(Stored records)
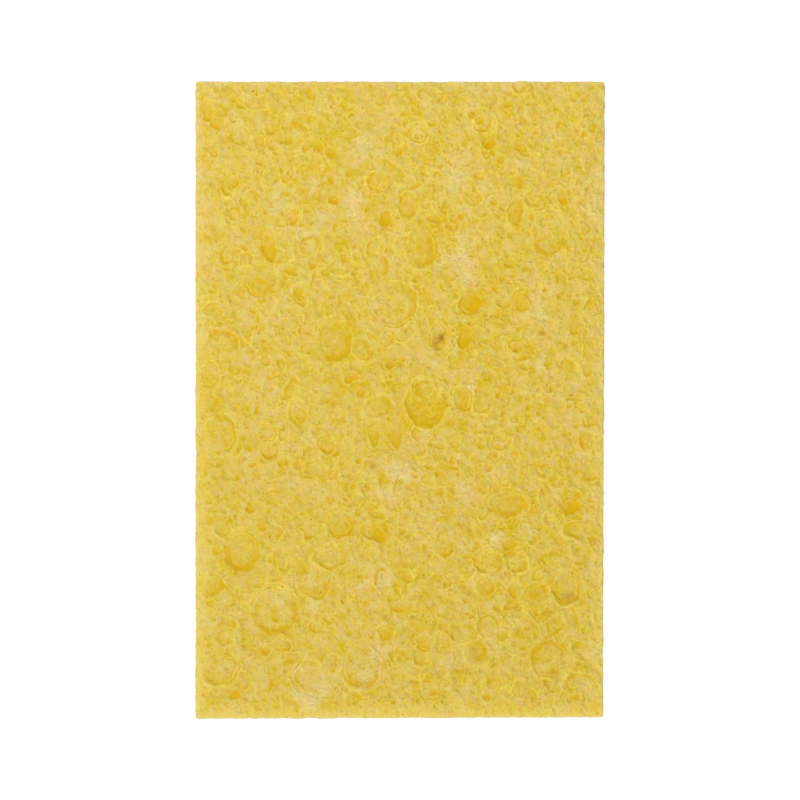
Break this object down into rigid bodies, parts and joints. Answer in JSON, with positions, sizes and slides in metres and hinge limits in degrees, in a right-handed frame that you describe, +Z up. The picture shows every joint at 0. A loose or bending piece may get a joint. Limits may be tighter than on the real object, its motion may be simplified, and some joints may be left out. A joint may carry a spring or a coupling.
{
  "type": "cellulose sponge",
  "caption": "Flat rectangular sheet of yellow cellulose sponge, pressed thin and dry, with collapsed open pores on both faces and slit pores in its cut sides.",
  "frame": {"origin": "under the middle of the sheet, on the surface that it lies on", "axes": "+Z up through the thickness, +Y along the length, +X across the width"},
  "size_m": [0.0706, 0.11, 0.004],
  "materials": {
    "cellulose": "matte, dry, fibrous, with smooth pore walls"
  },
  "bodies": {
    "root": {"sponge": "cellulose"}
  },
  "joints": []
}
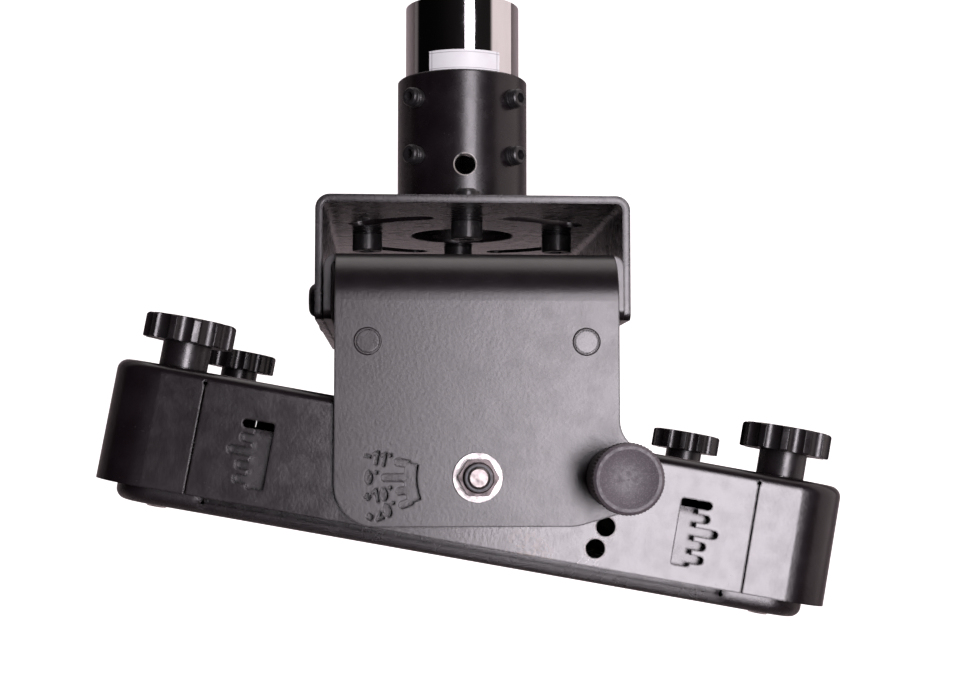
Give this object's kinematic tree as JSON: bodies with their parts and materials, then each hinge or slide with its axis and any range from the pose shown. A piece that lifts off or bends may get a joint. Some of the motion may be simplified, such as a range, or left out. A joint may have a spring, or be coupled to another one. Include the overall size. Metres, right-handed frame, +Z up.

Job | Repeat every line of the records above exactly.

Completed task |
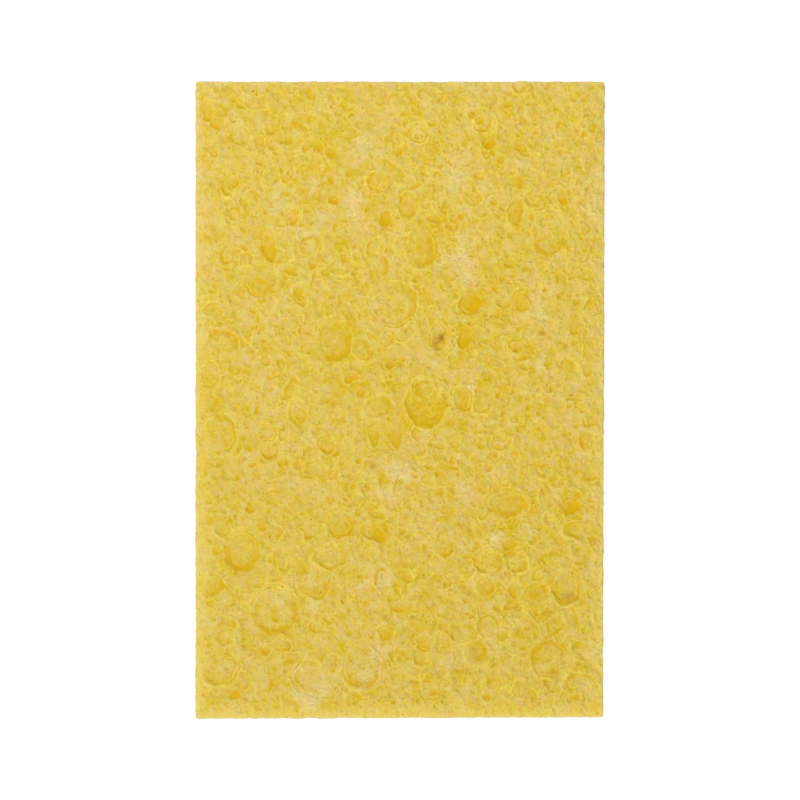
Break this object down into rigid bodies, parts and joints. Answer in JSON, with positions, sizes and slides in metres and hinge limits in degrees, in a right-handed frame that you describe, +Z up. The picture shows every joint at 0. A loose or bending piece may get a joint. Limits may be tighter than on the real object, its motion may be simplified, and some joints may be left out. A joint may carry a spring or a coupling.
{
  "type": "cellulose sponge",
  "caption": "Flat rectangular sheet of yellow cellulose sponge, pressed thin and dry, with collapsed open pores on both faces and slit pores in its cut sides.",
  "frame": {"origin": "under the middle of the sheet, on the surface that it lies on", "axes": "+Z up through the thickness, +Y along the length, +X across the width"},
  "size_m": [0.0706, 0.11, 0.004],
  "materials": {
    "cellulose": "matte, dry, fibrous, with smooth pore walls"
  },
  "bodies": {
    "root": {"sponge": "cellulose"}
  },
  "joints": []
}
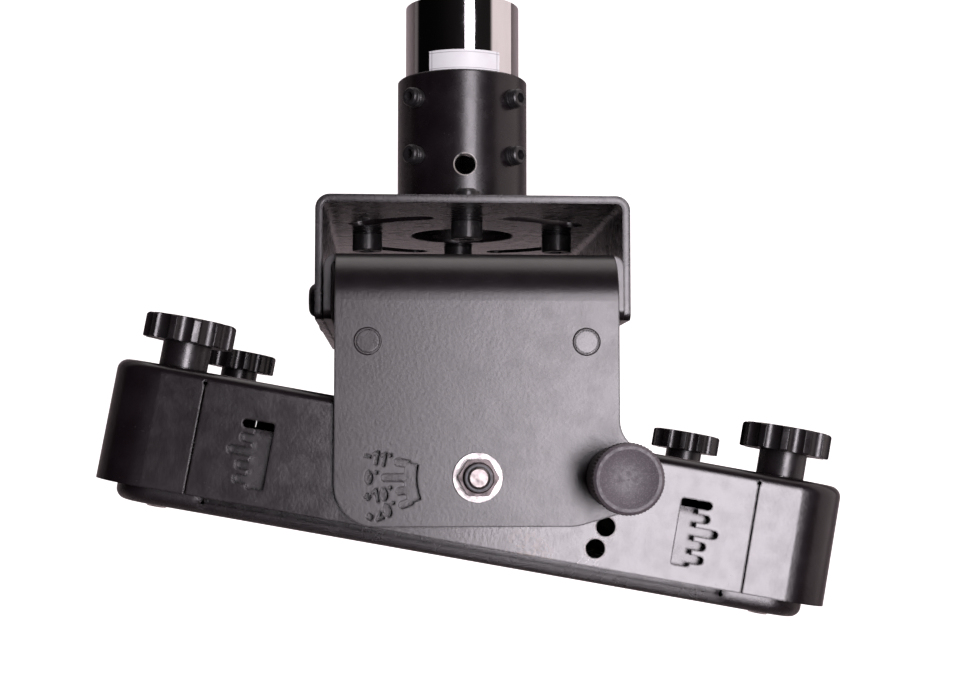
Give this object's kinematic tree as JSON: bodies with their parts and materials, then each hinge or slide with its axis and any range from the pose shown. A piece that lifts off or bends may get a joint. Some of the motion may be simplified, such as a range, or left out. A joint may have a spring, or be coupled to another one. Include the overall size. Metres, right-handed frame, +Z up.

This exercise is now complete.